Set task
Return the records in full, exactly as given.

-- start of Supplied material --

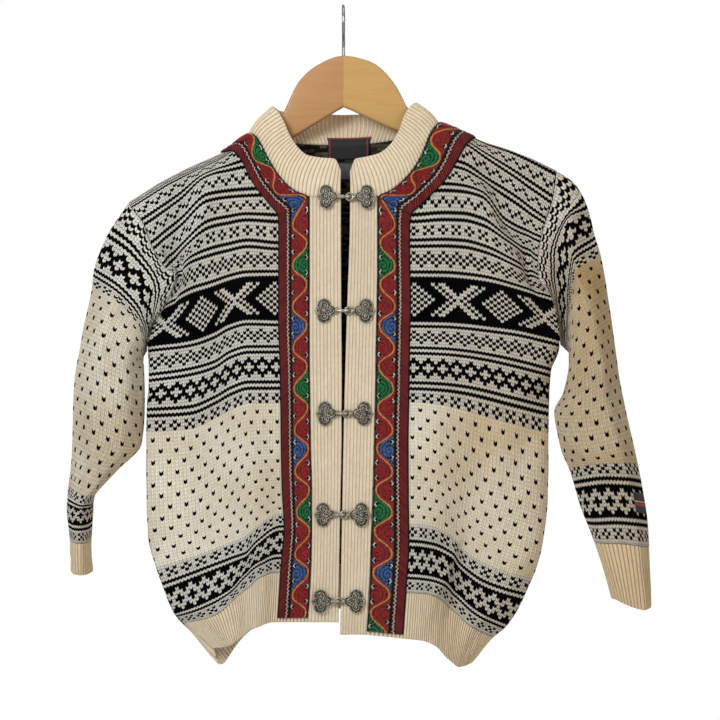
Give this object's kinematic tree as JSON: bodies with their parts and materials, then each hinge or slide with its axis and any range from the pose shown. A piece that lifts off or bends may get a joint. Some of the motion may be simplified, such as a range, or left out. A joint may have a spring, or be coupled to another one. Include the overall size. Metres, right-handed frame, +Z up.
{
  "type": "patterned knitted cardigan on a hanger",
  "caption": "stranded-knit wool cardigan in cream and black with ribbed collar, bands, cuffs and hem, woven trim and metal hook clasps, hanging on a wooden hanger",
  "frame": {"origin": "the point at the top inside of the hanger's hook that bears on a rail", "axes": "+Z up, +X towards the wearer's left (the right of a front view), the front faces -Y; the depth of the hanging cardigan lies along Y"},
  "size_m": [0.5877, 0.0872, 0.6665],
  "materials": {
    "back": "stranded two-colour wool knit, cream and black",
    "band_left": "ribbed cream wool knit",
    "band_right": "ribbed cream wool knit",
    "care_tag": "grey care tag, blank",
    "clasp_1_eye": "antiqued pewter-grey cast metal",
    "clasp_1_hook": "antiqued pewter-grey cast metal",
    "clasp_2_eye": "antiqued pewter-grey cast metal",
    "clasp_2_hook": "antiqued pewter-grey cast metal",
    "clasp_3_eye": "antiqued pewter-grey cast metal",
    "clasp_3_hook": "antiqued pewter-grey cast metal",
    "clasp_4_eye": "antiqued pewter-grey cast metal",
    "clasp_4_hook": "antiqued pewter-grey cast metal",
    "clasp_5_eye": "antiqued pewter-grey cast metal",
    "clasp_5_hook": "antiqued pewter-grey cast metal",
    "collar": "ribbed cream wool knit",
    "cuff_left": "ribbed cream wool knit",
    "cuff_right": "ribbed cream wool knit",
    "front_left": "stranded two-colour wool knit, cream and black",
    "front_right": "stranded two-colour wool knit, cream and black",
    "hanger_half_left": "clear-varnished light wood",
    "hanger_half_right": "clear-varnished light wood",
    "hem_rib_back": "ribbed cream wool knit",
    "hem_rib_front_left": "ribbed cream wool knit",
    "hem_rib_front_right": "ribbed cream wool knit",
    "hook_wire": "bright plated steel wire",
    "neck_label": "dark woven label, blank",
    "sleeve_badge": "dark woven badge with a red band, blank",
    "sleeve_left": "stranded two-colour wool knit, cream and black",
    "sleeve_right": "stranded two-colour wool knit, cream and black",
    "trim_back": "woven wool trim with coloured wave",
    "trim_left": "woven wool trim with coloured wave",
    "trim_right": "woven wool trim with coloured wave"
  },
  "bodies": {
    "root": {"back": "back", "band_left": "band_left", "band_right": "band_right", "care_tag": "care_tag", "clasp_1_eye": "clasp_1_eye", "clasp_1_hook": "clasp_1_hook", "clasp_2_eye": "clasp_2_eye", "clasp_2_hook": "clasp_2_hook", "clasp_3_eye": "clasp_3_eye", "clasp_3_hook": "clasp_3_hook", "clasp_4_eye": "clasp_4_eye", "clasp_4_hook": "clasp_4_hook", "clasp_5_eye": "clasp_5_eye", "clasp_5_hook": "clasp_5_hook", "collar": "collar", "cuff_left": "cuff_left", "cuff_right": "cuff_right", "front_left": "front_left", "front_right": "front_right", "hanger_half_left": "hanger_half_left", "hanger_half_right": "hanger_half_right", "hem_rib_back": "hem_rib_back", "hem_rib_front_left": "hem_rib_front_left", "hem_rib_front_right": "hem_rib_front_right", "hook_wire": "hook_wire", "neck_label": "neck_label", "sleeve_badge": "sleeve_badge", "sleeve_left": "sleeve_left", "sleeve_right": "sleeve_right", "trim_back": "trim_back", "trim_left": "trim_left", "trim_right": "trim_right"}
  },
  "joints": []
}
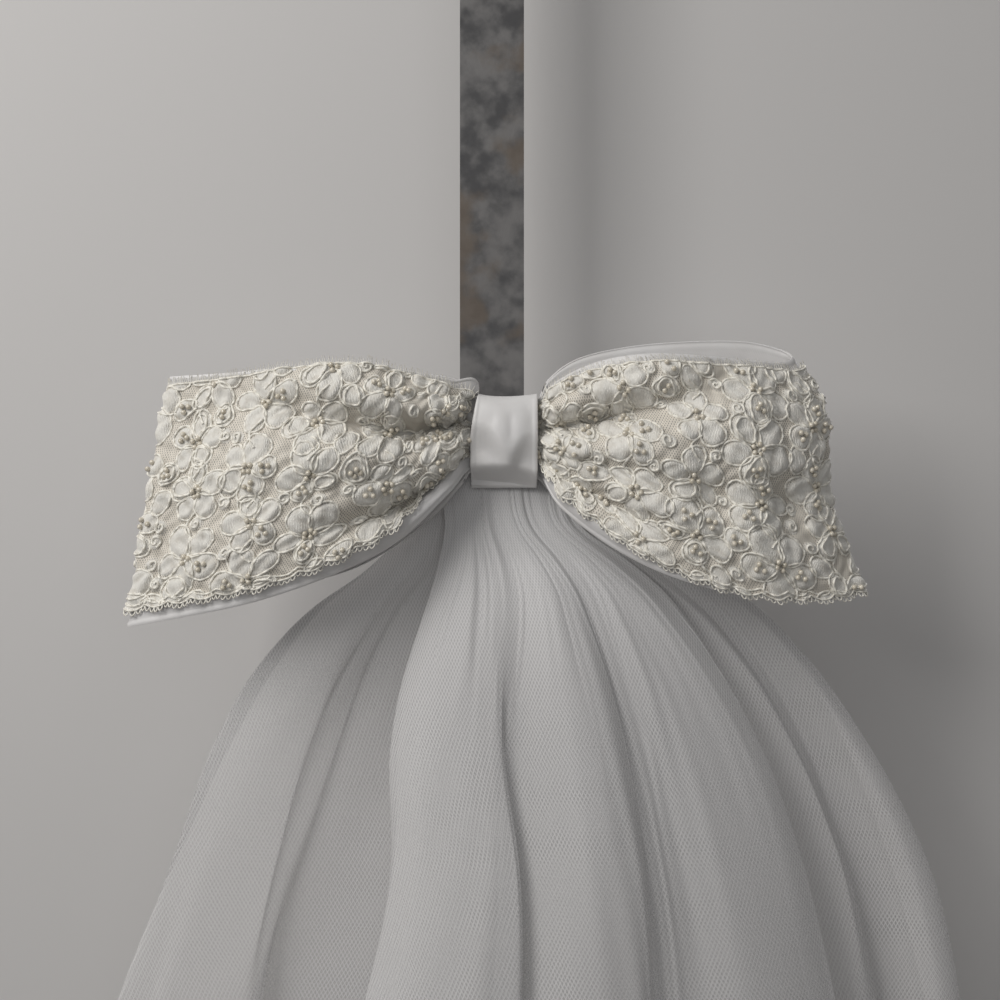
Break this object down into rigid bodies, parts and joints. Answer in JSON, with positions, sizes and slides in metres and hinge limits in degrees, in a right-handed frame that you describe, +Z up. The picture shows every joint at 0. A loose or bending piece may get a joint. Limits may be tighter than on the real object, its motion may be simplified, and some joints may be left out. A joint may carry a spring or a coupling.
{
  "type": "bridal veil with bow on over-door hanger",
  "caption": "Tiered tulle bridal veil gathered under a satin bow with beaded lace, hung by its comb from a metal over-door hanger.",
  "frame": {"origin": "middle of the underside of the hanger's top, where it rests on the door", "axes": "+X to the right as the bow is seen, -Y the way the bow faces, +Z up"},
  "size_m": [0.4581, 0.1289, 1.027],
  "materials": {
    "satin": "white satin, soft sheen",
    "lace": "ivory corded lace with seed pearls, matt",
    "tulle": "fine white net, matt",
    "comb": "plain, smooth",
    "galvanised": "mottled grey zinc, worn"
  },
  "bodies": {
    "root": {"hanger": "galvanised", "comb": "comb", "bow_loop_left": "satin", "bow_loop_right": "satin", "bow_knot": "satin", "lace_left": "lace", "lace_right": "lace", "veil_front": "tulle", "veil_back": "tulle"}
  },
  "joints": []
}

-- end of Supplied material --

Correct response
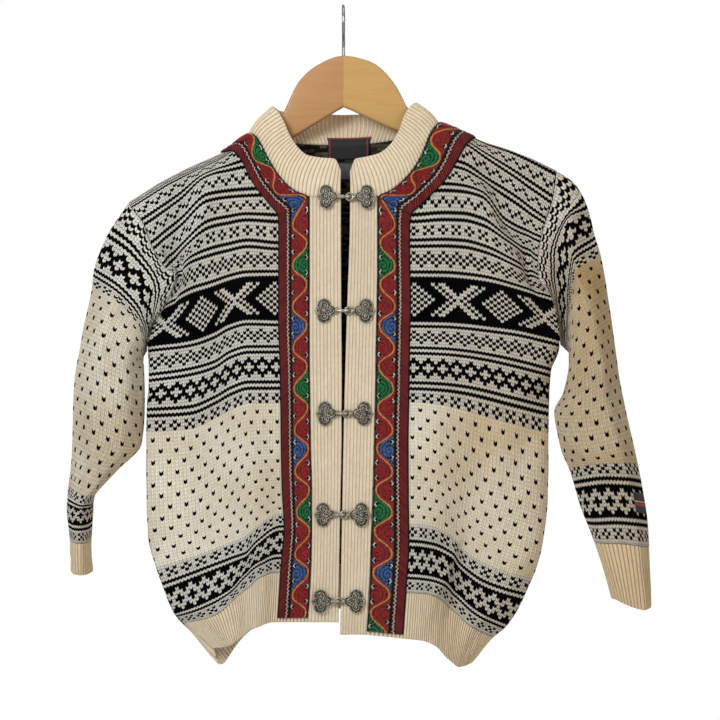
Give this object's kinematic tree as JSON: bodies with their parts and materials, then each hinge or slide with its axis and any range from the pose shown. A piece that lifts off or bends may get a joint. Some of the motion may be simplified, such as a range, or left out. A joint may have a spring, or be coupled to another one. Include the overall size. Metres, right-handed frame, +Z up.
{
  "type": "patterned knitted cardigan on a hanger",
  "caption": "stranded-knit wool cardigan in cream and black with ribbed collar, bands, cuffs and hem, woven trim and metal hook clasps, hanging on a wooden hanger",
  "frame": {"origin": "the point at the top inside of the hanger's hook that bears on a rail", "axes": "+Z up, +X towards the wearer's left (the right of a front view), the front faces -Y; the depth of the hanging cardigan lies along Y"},
  "size_m": [0.5877, 0.0872, 0.6665],
  "materials": {
    "back": "stranded two-colour wool knit, cream and black",
    "band_left": "ribbed cream wool knit",
    "band_right": "ribbed cream wool knit",
    "care_tag": "grey care tag, blank",
    "clasp_1_eye": "antiqued pewter-grey cast metal",
    "clasp_1_hook": "antiqued pewter-grey cast metal",
    "clasp_2_eye": "antiqued pewter-grey cast metal",
    "clasp_2_hook": "antiqued pewter-grey cast metal",
    "clasp_3_eye": "antiqued pewter-grey cast metal",
    "clasp_3_hook": "antiqued pewter-grey cast metal",
    "clasp_4_eye": "antiqued pewter-grey cast metal",
    "clasp_4_hook": "antiqued pewter-grey cast metal",
    "clasp_5_eye": "antiqued pewter-grey cast metal",
    "clasp_5_hook": "antiqued pewter-grey cast metal",
    "collar": "ribbed cream wool knit",
    "cuff_left": "ribbed cream wool knit",
    "cuff_right": "ribbed cream wool knit",
    "front_left": "stranded two-colour wool knit, cream and black",
    "front_right": "stranded two-colour wool knit, cream and black",
    "hanger_half_left": "clear-varnished light wood",
    "hanger_half_right": "clear-varnished light wood",
    "hem_rib_back": "ribbed cream wool knit",
    "hem_rib_front_left": "ribbed cream wool knit",
    "hem_rib_front_right": "ribbed cream wool knit",
    "hook_wire": "bright plated steel wire",
    "neck_label": "dark woven label, blank",
    "sleeve_badge": "dark woven badge with a red band, blank",
    "sleeve_left": "stranded two-colour wool knit, cream and black",
    "sleeve_right": "stranded two-colour wool knit, cream and black",
    "trim_back": "woven wool trim with coloured wave",
    "trim_left": "woven wool trim with coloured wave",
    "trim_right": "woven wool trim with coloured wave"
  },
  "bodies": {
    "root": {"back": "back", "band_left": "band_left", "band_right": "band_right", "care_tag": "care_tag", "clasp_1_eye": "clasp_1_eye", "clasp_1_hook": "clasp_1_hook", "clasp_2_eye": "clasp_2_eye", "clasp_2_hook": "clasp_2_hook", "clasp_3_eye": "clasp_3_eye", "clasp_3_hook": "clasp_3_hook", "clasp_4_eye": "clasp_4_eye", "clasp_4_hook": "clasp_4_hook", "clasp_5_eye": "clasp_5_eye", "clasp_5_hook": "clasp_5_hook", "collar": "collar", "cuff_left": "cuff_left", "cuff_right": "cuff_right", "front_left": "front_left", "front_right": "front_right", "hanger_half_left": "hanger_half_left", "hanger_half_right": "hanger_half_right", "hem_rib_back": "hem_rib_back", "hem_rib_front_left": "hem_rib_front_left", "hem_rib_front_right": "hem_rib_front_right", "hook_wire": "hook_wire", "neck_label": "neck_label", "sleeve_badge": "sleeve_badge", "sleeve_left": "sleeve_left", "sleeve_right": "sleeve_right", "trim_back": "trim_back", "trim_left": "trim_left", "trim_right": "trim_right"}
  },
  "joints": []
}
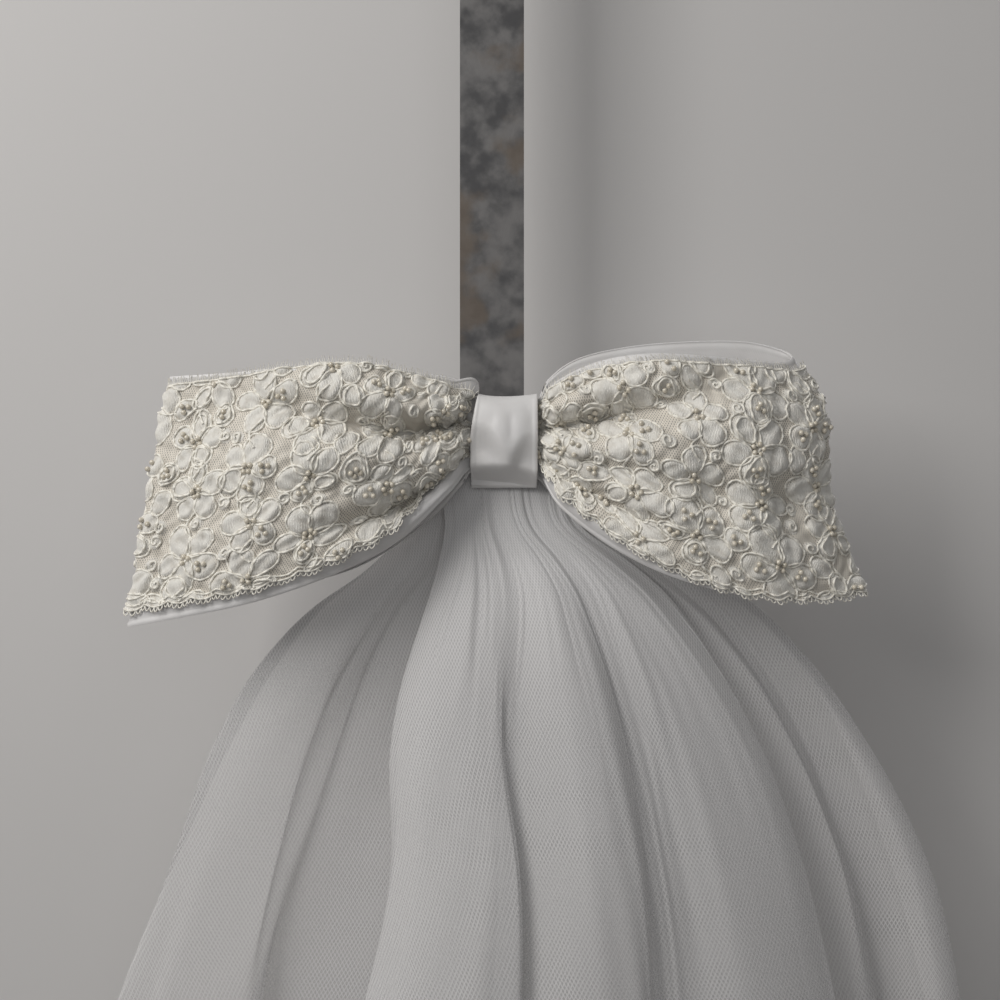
Break this object down into rigid bodies, parts and joints. Answer in JSON, with positions, sizes and slides in metres and hinge limits in degrees, in a right-handed frame that you describe, +Z up. The picture shows every joint at 0. A loose or bending piece may get a joint. Limits may be tighter than on the real object, its motion may be simplified, and some joints may be left out. A joint may carry a spring or a coupling.
{
  "type": "bridal veil with bow on over-door hanger",
  "caption": "Tiered tulle bridal veil gathered under a satin bow with beaded lace, hung by its comb from a metal over-door hanger.",
  "frame": {"origin": "middle of the underside of the hanger's top, where it rests on the door", "axes": "+X to the right as the bow is seen, -Y the way the bow faces, +Z up"},
  "size_m": [0.4581, 0.1289, 1.027],
  "materials": {
    "satin": "white satin, soft sheen",
    "lace": "ivory corded lace with seed pearls, matt",
    "tulle": "fine white net, matt",
    "comb": "plain, smooth",
    "galvanised": "mottled grey zinc, worn"
  },
  "bodies": {
    "root": {"hanger": "galvanised", "comb": "comb", "bow_loop_left": "satin", "bow_loop_right": "satin", "bow_knot": "satin", "lace_left": "lace", "lace_right": "lace", "veil_front": "tulle", "veil_back": "tulle"}
  },
  "joints": []
}